SAFETY has been taken more seriously in South Yorkshire than where the Grenfell Tower fire happened, according to shadow housing minister John Healey.
The Wentworth and Dearne MP visited the west London site of the blaze, which took more than 70 lives, with Labour leader Jeremy Corbyn last Thursday.
Both Rotherham and Barnsley councils have provided reassurance that funds meant to be tied to housing were not being spent on other matters, which Mr Healey said had happened at Kensington and Chelsea Council.
Rotherham’s only high rise tower block, the Beeversleigh flats in Clifton, had sprinklers fitted last year as part of a £3 million refurbishment which also included a new heating system.

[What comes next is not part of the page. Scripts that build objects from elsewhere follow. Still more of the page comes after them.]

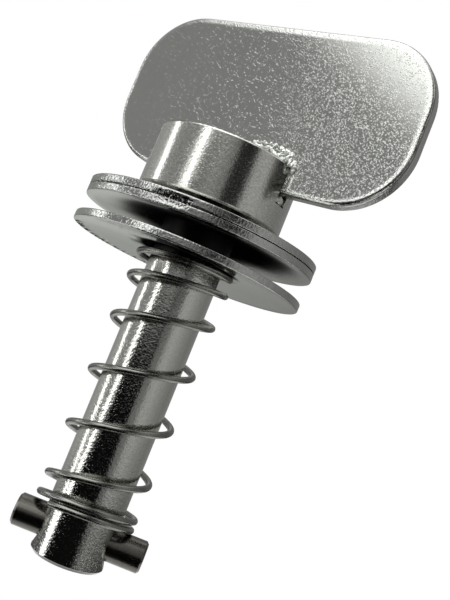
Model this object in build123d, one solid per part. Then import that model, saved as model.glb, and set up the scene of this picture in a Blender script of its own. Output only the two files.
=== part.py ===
from build123d import *
from math import cos, radians, sin
import os

# Spring-loaded locking knob, in millimetres.
# Z runs up the shank towards the handle. z = 0 is the underside of the lower
# face washer, where the panel sits; the handle plate lies in the XZ plane.

# stud: a turned head with a long plain shank
shank_d = 12.0
shank_length = 59.45  # below the head
tip_chamfer = 0.5
head_d = 24.5
head_height = 10.5
head_chamfer = 0.35

# handle: a flat plate standing in a slot milled across the head
handle_width = 56.4
handle_height = 27.8
handle_thickness = 2.5
handle_corner_r = 11.0
handle_edge_r = 0.6
handle_offset = 2.8  # the plate sits off centre along its slot
handle_sunk = 4.8  # depth of the plate's lower edge below the head's top
slot_clearance = 0.15  # each side of the plate
slot_under_handle = 1.6  # slot left open below the plate

# weld that joins the plate to the head at one end of the slot
weld_r = 1.7  # over the head's edge, where the bead is fullest
weld_start_r = 0.6
weld_run = 6.5  # along the head's top
weld_side_r = 1.15
weld_drop = 1.2  # down the head's side
weld_inset = 0.2  # of the bead's middle, in from the head's corner and out from the plate

# washers, all three alike and slightly dished, rim down
washer_d = 39.0
washer_thickness = 1.25
washer_dish = 1.4  # rise from the rim to the middle
washer_bore_clearance = 0.5  # round the shank
washer_edge = 0.15  # chamfer round the rim
face_washer_shift = 0.3  # off centre, as the pair hangs loose on the shank
face_washer_shift_side = 32.0  # degrees round from +X
nest_gap = 0.1  # between the two face washers
head_lift = 2.1  # from the upper face washer's rim up to the head
panel_gap = 3.65  # between the lower face washer and the spring washer
spring_washer_lean = 1.4  # degrees, as it hangs loose on the shank
spring_washer_low_side = 80.0  # degrees round from +X

# cross pin pressed through the shank near its tip
pin_d = 5.2
pin_length = 21.6
pin_above_tip = 4.6
pin_offset = 0.5  # along the pin, off the shank's middle
pin_turn = 33.0  # degrees round from the handle
pin_chamfer = 0.35
mouth_depth = 1.1
mouth_flare = 1.3  # wider than the pin at the shank's surface

# compression spring between the spring washer and the pin
wire_d = 1.1
coil_d = 15.6  # mean
coil_turns = 7.32
closed_turns_low = 1.06
closed_turns_high = 0.02
low_ramp_turns = 1.37
high_ramp_turns = 2.63
closed_gap = 0.16  # between coils that lie closed
spring_start = -98.0  # degrees round from +X, at the lower cut end
seat_clearance = 0.05
cant_rise = 1.3  # the lowest coil has rocked over on the pin
points_per_turn = 8


def place_across(shape, height, turn):
    """Lays a shape made along Z across the shank."""
    return Location((0, 0, height), (0, 0, turn)) * Rotation(0, 90, 0) * shape


def dish_rise(radius):
    """Height of a washer's underside above the foot of its rim."""
    return washer_dish * (1 - (radius / foot_r) ** 2)


def make_washer():
    """A dished washer whose rim stands on z = 0."""
    under = [(r, dish_rise(r)) for r in (bore_r, (bore_r + foot_r) / 2, foot_r)]
    over = [(r, rise + washer_thickness) for r, rise in under]
    rim_low = (washer_r, washer_edge)
    rim_high = (washer_r, washer_thickness - washer_edge)
    outline = Wire([
        ThreePointArc(*under),
        *Polyline(under[-1], rim_low, rim_high, over[-1]).edges(),
        ThreePointArc(*over),
        Line(over[0], under[0]),
    ])
    return revolve(Plane.XZ * make_face(outline), Axis.Z)


# heights and radii that follow from the stack
washer_r = washer_d / 2
foot_r = washer_r - washer_edge
washer_pair_top = 2 * washer_thickness + nest_gap
head_bottom = washer_pair_top + head_lift
head_top = head_bottom + head_height
tip = head_bottom - shank_length
spring_washer_bottom = -panel_gap - washer_thickness
pin_height = tip + pin_above_tip
shank_r = shank_d / 2
head_r = head_d / 2
pin_r = pin_d / 2
bore_r = shank_r + washer_bore_clearance

# cross pin
cross_pin = Cylinder(pin_r, pin_length)
cross_pin = chamfer(cross_pin.edges().filter_by(GeomType.CIRCLE), pin_chamfer)
cross_pin = place_across(Pos(0, 0, pin_offset) * cross_pin, pin_height, pin_turn)

# handle plate
handle_middle = head_top - handle_sunk + handle_height / 2
handle_face = RectangleRounded(handle_width, handle_height, handle_corner_r)
handle_plate = extrude(handle_face, handle_thickness / 2, both=True)
rims = handle_plate.faces().filter_by(Axis.Z)
handle_plate = fillet(rims[0].edges() + rims[-1].edges(), handle_edge_r)
handle_plate = Location((handle_offset, 0, handle_middle), (90, 0, 0)) * handle_plate

# stud, turned in one from its half outline
half_outline = Polyline(
    (0, tip),
    (shank_r - tip_chamfer, tip),
    (shank_r, tip + tip_chamfer),
    (shank_r, head_bottom),
    (head_r - head_chamfer, head_bottom),
    (head_r, head_bottom + head_chamfer),
    (head_r, head_top - head_chamfer),
    (head_r - head_chamfer, head_top),
    (0, head_top),
    close=True,
)
stud = revolve(Plane.XZ * make_face(half_outline), Axis.Z)

slot_depth = handle_sunk + slot_under_handle
slot = Box(2 * head_d, handle_thickness + 2 * slot_clearance, slot_depth)
slot = Location((0, 0, head_top - slot_depth / 2)) * slot
stud -= slot

cross_hole = Cylinder(pin_r, 2 * shank_d)
mouth = Cone(pin_r, pin_r + mouth_flare, mouth_depth)
mouth_middle = shank_r - mouth_depth / 2
cross_hole += Location((0, 0, mouth_middle)) * mouth
cross_hole += Location((0, 0, -mouth_middle), (180, 0, 0)) * mouth
stud -= place_across(cross_hole, pin_height, pin_turn)

# weld, on both faces of the plate
weld_bead = None
for side in (-1, 1):
    weld_y = side * (handle_thickness / 2 + weld_inset)
    run_start = Vector(head_r - weld_run, weld_y, head_top)
    corner = Vector(head_r - weld_inset, weld_y, head_top - weld_inset)
    run = corner - run_start
    bead = Solid.make_cone(weld_start_r, weld_r, run.length, Plane(run_start, z_dir=run))
    bead = bead + Pos(run_start) * Sphere(weld_start_r) + Pos(corner) * Sphere(weld_r)
    bead += Solid.make_cylinder(weld_side_r, weld_drop, Plane(corner, z_dir=(0, 0, -1)))
    bead += Pos(corner - Vector(0, 0, weld_drop)) * Sphere(weld_side_r)
    weld_bead = bead if weld_bead is None else weld_bead + bead
weld_bead = weld_bead - stud - slot - handle_plate

# washers
washer = make_washer()
shift = Vector(face_washer_shift, 0, 0).rotate(Axis.Z, face_washer_shift_side)
lower_face_washer = Pos(shift) * washer
upper_face_washer = Pos(0, 0, washer_thickness + nest_gap) * lower_face_washer
low_side = Vector(1, 0, 0).rotate(Axis.Z, spring_washer_low_side)
lean_axis = Axis((0, 0, 0), Vector(0, 0, 1).cross(low_side))
spring_washer = washer.rotate(lean_axis, spring_washer_lean)
spring_washer = Pos(0, 0, spring_washer_bottom) * spring_washer

# spring: closed ends, with a pitch that opens out towards the middle
coil_reach = (coil_d + wire_d) / 2
closed_pitch = wire_d + closed_gap
turns_to_pin = (pin_turn - spring_start) / 360
wire_end_turn = spring_start + 360 * coil_turns
lean_dip = sin(radians(spring_washer_lean)) * coil_reach
lean_dip *= cos(radians(wire_end_turn - spring_washer_low_side))
low_end = pin_height + pin_r + wire_d / 2 + seat_clearance - turns_to_pin * closed_pitch
high_end = spring_washer_bottom + dish_rise(coil_reach) - lean_dip - wire_d / 2 - seat_clearance


def openness(turn):
    """0 where the coils lie closed, 1 where they stand at full pitch."""
    from_low = (turn - closed_turns_low) / low_ramp_turns
    from_high = (coil_turns - closed_turns_high - turn) / high_ramp_turns
    return max(0.0, min(1.0, from_low, from_high))


steps = round(coil_turns * points_per_turn)
step_turns = coil_turns / steps
open_sum = sum(openness((i + 0.5) * step_turns) for i in range(steps)) * step_turns
open_pitch = (high_end - low_end - closed_pitch * coil_turns) / open_sum
height = low_end
centre_line = []
for i in range(steps + 1):
    angle = radians(spring_start + 360 * i * step_turns)
    lowness = (high_end - height) / (high_end - low_end)
    cant = cant_rise * lowness**4 * sin(radians(pin_turn) - angle)
    centre_line.append((coil_d / 2 * cos(angle), coil_d / 2 * sin(angle), height + cant))
    height += (closed_pitch + open_pitch * openness((i + 0.5) * step_turns)) * step_turns
wire = Spline(*centre_line)
spring = sweep(Plane(wire @ 0, z_dir=wire % 0) * Circle(wire_d / 2), path=wire)

os.makedirs("parts", exist_ok=True)
nodes = {
    "stud": stud,
    "handle_plate": handle_plate,
    "weld_bead": weld_bead,
    "cross_pin": cross_pin,
    "upper_face_washer": upper_face_washer,
    "lower_face_washer": lower_face_washer,
    "spring_washer": spring_washer,
    "spring": spring,
}
for name, shape in nodes.items():
    export_step(shape, f"parts/{name}.step")
    print(name, round(shape.volume, 1), shape.bounding_box())
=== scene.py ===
import math
import random

import bmesh
import bpy
from mathutils import Matrix, Vector, noise


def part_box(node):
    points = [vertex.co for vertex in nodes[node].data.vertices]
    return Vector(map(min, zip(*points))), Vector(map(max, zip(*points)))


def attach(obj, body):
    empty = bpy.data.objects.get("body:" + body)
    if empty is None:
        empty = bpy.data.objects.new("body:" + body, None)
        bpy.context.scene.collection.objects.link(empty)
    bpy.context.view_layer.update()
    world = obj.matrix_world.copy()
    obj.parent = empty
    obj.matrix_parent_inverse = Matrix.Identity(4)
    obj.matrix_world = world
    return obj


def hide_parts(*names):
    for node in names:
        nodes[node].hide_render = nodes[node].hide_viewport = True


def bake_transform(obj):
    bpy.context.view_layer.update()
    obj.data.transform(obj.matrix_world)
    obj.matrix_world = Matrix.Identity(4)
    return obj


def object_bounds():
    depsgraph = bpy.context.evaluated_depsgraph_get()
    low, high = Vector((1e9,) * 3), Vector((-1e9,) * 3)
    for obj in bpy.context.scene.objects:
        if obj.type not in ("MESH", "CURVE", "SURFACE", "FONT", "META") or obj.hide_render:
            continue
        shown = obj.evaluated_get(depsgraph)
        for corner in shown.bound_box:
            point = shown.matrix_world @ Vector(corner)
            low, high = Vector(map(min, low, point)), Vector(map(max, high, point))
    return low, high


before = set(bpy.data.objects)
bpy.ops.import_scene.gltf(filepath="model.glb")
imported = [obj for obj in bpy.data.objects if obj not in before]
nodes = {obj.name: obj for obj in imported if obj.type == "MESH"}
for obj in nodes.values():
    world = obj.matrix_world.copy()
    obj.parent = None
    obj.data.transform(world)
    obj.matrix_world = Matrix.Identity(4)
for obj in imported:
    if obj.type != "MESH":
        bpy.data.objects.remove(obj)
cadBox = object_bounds()
mm = 0.001
print("frame loaded:", len(nodes), "nodes")


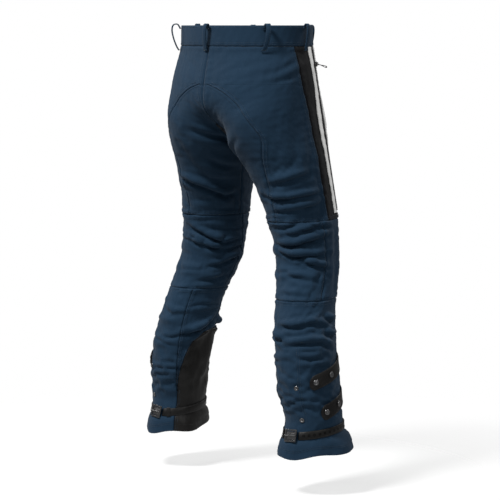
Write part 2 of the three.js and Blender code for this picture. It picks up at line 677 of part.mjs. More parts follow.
function makeFly() {
  const zipAt = (z) => along(-Math.PI + 0.02, z, FLY_ZIP_AT);
  const top = surface(zipAt(FLY_TOP), FLY_TOP);
  const low = surface(zipAt(FLY_LOW), FLY_LOW);
  const up = top.clone().sub(low);
  const length = up.length();
  up.normalize();
  const n = normal(zipAt((FLY_TOP + FLY_LOW) / 2), (FLY_TOP + FLY_LOW) / 2);
  const side = new THREE.Vector3().crossVectors(up, n).normalize();
  n.crossVectors(side, up);
  const steps = [0, 0.2, 0.35, 0.5, 0.65, 0.8, 1].map((t) => lerp(FLY_TOP, FLY_LOW, t));
  // How far the cloth bulges past the zip's straight line at each height.
  const bulge = steps.map((z) => surface(zipAt(z), z).sub(top).dot(n));
  const bow = Math.max(...bulge) + REST_GAP;
  const dip = Math.max(0, -Math.min(...bulge)); // where the cloth falls short of the line
  const place = (down, out) =>
    new THREE.Matrix4().makeBasis(side, up, n).setPosition(
      top.clone().addScaledVector(up, -down).addScaledVector(n, out),
    );
  const chain = new THREE.BoxGeometry(5, length - 4, 1.6).applyMatrix4(place(length / 2, bow + 0.8));
  add("fly_zip_chain", chain, "black_metal");
  const tab = new THREE.BoxGeometry(5, 16, 1.2).translate(0, -10, SLIDER_THICK - 0.2);
  const body = sliderBody().scale(0.8, 0.8, 0.8);
  add("fly_zip_slider", joined(body, tab).applyMatrix4(place(10, bow + 2)), "black_metal");
  const flap = gridSolid(8, 4, (i, j, layer) => {
    const z = lerp(FLY_TOP + 2, FLY_LOW - 8, i / 8);
    const round = i === 8 ? 0.7 : 1;
    const theta = along(-Math.PI + 0.02, z, 1 + ((FLY_WIDTH * j) / 4) * round);
    return offset(theta, z, bow + dip + FLAP_CLEAR + (layer ? 0 : CLOTH * 0.7));
  });
  add("fly_flap", flap, "navy");
  const button = stud(BUTTON_RADIUS, BUTTON_THICK);
  const onBand = WAISTBAND_PROUD + REST_GAP + BUTTON_THICK / 2;
  button.applyMatrix4(frameAt(along(-Math.PI, BUTTON_Z, BUTTON_AT), BUTTON_Z, onBand));
  add("waist_button", button, "steel");
}

// ---- Belt loops ----
// Each stands on the waistband: name, side, angle, and how far it stands off.
const LOOPS = [
  ["belt_loop_centre_back", 1, 180, 12],
  ["belt_loop_back_left", 1, 88, 21],
  ["belt_loop_back_right", -1, 78, 16],
  ["belt_loop_side_left", 1, -12, 12],
  ["belt_loop_side_right", -1, -12, 12],
  ["belt_loop_front_left", 1, -118, 12],
  ["belt_loop_front_right", -1, -118, 12],
];

function makeBeltLoops() {
  for (const [name, side, degrees, reach] of LOOPS) {
    const theta = rad(degrees);
    const n = degrees === 180 ? new THREE.Vector3(0, 1, 0) : normal(theta, -25);
    n.z = 0;
    n.normalize();
    const foot = surface(theta, -25);
    if (degrees === 180) foot.x = 0;
    const bulge = Math.max(0, surface(theta, LOOP_LOW).sub(foot).dot(n)); // of the cloth under its end
    const base = LOOP_STAND + REST_GAP + LOOP_THICK / 2;
    const line = [
      [base, -9],
      [base + reach * 0.35, LOOP_TOP - 1],
      [base + reach * 0.85, LOOP_TOP - 3],
      [base + reach, -13],
      [base + reach * 0.8, 0.54 * LOOP_LOW],
      [base + reach * 0.45, LOOP_LOW + 9],
      [base + Math.max(0.6, bulge), LOOP_LOW],
    ];
    const geometry = ribbon(line, LOOP_THICK, LOOP_WIDTH, 16);
    foot.z = 0;
    const up = new THREE.Vector3(0, 0, 1);
    const across = new THREE.Vector3().crossVectors(n, up);
    geometry.applyMatrix4(new THREE.Matrix4().makeBasis(n, up, across).setPosition(foot));
    add(name, side > 0 ? geometry : mirrored(geometry), "navy");
  }
}

// ---- Calf straps, ankle belt and buckle ----
function makeStrap(name, { z, tip }) {
  const radius = leg.a(z);
  const middle = (theta) => z - STRAP_SLOPE * theta * radius;
  const lie = { outer: REST_GAP + STRAP_THICK + 0.4, inner: REST_GAP + 0.4 };
  const span = { from: rad(STRAP_START_DEG), to: rad(tip), cols: 18, tip: STRAP_WIDTH / 2 };
  addPair(name, band({ ...span, ...lie, middle, width: STRAP_WIDTH }), "leather");
  ["_snap_tip", "_snap_inner"].forEach((suffix, i) => {
    const theta = rad(tip - SNAP_STEPS_DEG[i]);
    const at = frameAt(theta, middle(theta), lie.outer + REST_GAP / 2 + SNAP_HEIGHT / 2);
    addPair(name + suffix, stud(SNAP_RADIUS, SNAP_HEIGHT).applyMatrix4(at), "black_metal");
  });
}

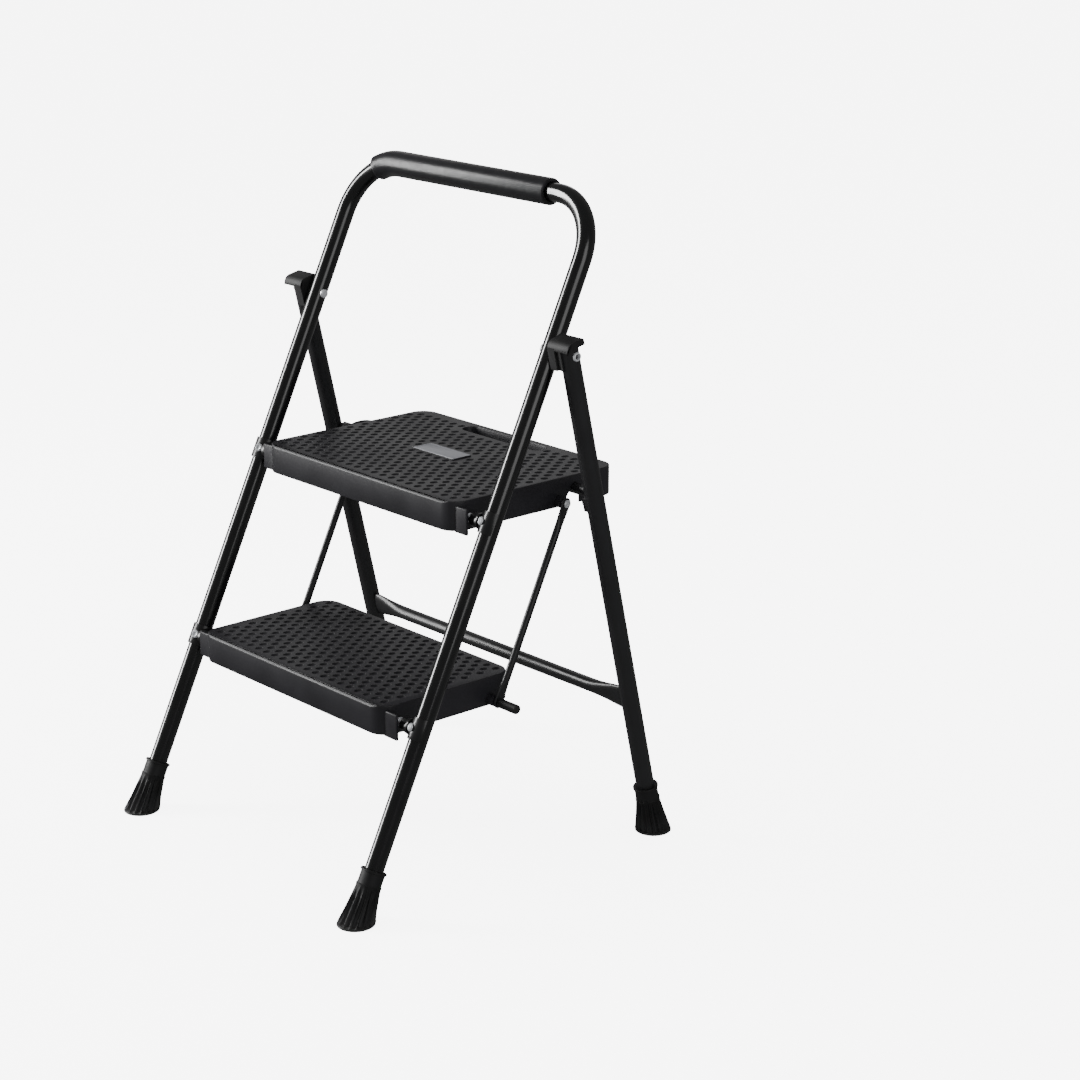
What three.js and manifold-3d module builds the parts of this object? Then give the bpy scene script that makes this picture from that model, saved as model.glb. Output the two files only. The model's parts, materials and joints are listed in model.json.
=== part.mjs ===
// Folding two-step ladder stool with a handrail: a bent tube front frame, a pair of rear legs
// hinged to it, two moulded treads and the link bars that fold the treads up together.
// Millimetres. +X is the user's right, -Y is the side the user climbs from, +Z is up.
import * as THREE from 'three';
import { mergeVertices } from 'three/addons/utils/BufferGeometryUtils.js';
import Module from 'manifold-3d';

const wasm = await Module();
wasm.setup();

// ---------- Driving dimensions ----------
const deg = Math.PI / 180;
const gap = 0.3;                  // clearance between fitted pieces

const tubeRadius = 12.5;          // 25 mm steel tube, front frame and rear legs
const tubeWall = 1.5;
const frontHalfWidth = 245;       // front leg axis from the middle plane
const rearHalfWidth = 280;        // rear leg axis from the middle plane
const footSpread = 488;           // front foot centre to rear foot centre, along Y
const frontLean = 25.5 * deg;
const barAlong = 966;             // grip bar axis, measured up the front frame
const bendRadius = 80;
const pivotAlong = 766;           // rear leg pivot, measured up the front frame

const gripRadius = 18;
const gripRightEnd = 150;
const gripLeftBend = 30 * deg;    // how far the foam runs into the left bend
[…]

Tom Bell, RMBC’s assistant director of housing, said: “Our thoughts are with all of those affected by the Grenfell Tower tragedy and we know that people living in similar accommodation up and down the country will be understandably shaken and concerned.
“Council officers have moved swiftly to reassure residents and have made an additional visit to Beeversleigh to reaffirm that risks have been minimised and the council has met the standards set out in The Regulatory Reform (Fire Safety) Order 2005.
“The council is also carrying out extra checks on all its group dwellings to again reaffirm standards and provide extra reassurance.”
Mr Healey said: “It looks like our South Yorkshire councils have shown more concern than appears to be the case with Kensington and Chelsea.”
The scene at Grenfell was a mix of the horror of the fire and the amazing community spirit which came after, the MP said.
“I have never seen anything like it,” added Mr Healey.
“The community support centres were flooded with food and clothing and shoes and love. The bags of donations couldn’t all fit inside, they were in the car parks and yards outside.
“The spirit was extraordinary and it wasn’t just local people.
“One of the first people I met when we were inside the controlled area was a volunteer from Berkshire who had got a train after seeing the fire on TV and had been helping frontline firefighters and police for 30 hours.
“Nothing prepares you for how dreadful it is up close.
“This was 36 hours on and fires were still breaking out, chunks were blowing off the building very close to us and there was a sour stench.
“Firefighters of 30 years were saying they hadn’t known anything like it.”
A public inquiry into Grenfell has been ordered by Prime Minister Theresa May but Mr Healey said another report on the emerging issues should be carried out this summer.
“The Government should act now on recommendations that have been with them for four years,” he added.
“They can start now to install sprinkler systems in the highest risk high rise blocks and overhaul building regulations on fire safety.
“The inquiry report could be a couple of years but instead of sitting back, there are things the Government could do and I will be pressing them to act.”
Mr Healey has written to Sajid Javid, communities and local government secretary, over claims made by Panorama that ministers ignored warnings of inadequate fire safety regulations.